Probabilistic Heat, Air, and Moisture Performance of Historic Wood Framed Facades to Characterize the Impacts of Environmental Change including Degradation of Components
2017 PTT Grant, Drexel University, $40,000
This research will advance the understanding of historic buildings by assessing the hygrothermal performance of historic wood framed envelopes in the context of climate change. This will be done using probabilistic methods for heat, air and moisture (H.A.M.) analysis to assess the long‐term performance of wood framed envelopes. A key probabilistic input is weather variations due to climate change. Using climate change prediction models, such as developed by the World Climate Research Programme, and weather data morphing techniques, anticipated temperature and precipitation will be included. This research will evaluate multi‐year hygrothermal performance, cumulative degradation risks and life‐cycle cost analysis including retrofit scenarios that are unique to historic wood framed buildings. Probabilistic degradation assessment is especially important in characterizing potential for decay and mold growth in historic wood framed structures. Weather for two US cities in ASHRAE climate zones will be investigated that represent significant change in predicted climate in the next twenty years and where a significant quantity of historic wood framed buildings exist.
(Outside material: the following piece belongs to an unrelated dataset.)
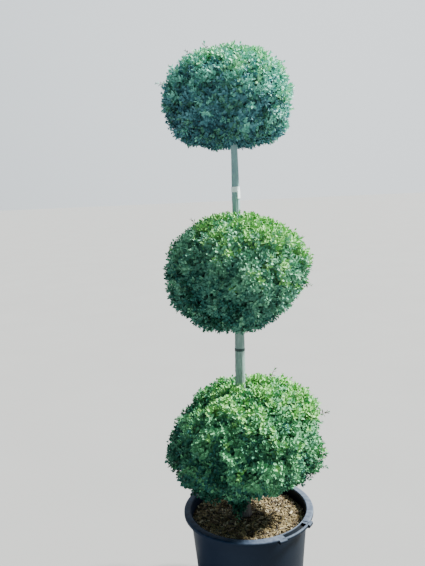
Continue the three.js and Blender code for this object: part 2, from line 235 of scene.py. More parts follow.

At least three common historic wood framed envelope assemblies will be analyzed including no fewer than three potential retrofit strategies to improve performance and durability. This will result in a minimum of eighteen climate‐envelope scenarios. Monte Carlo methods will be used to sample input parameters to produce a probabilistic distribution of outcomes. Regression analysis will be used to determine regression coefficients. This will be used to create performance meta‐models which will be used in optimization analysis to determine recommended design actions for historic wood framed envelopes.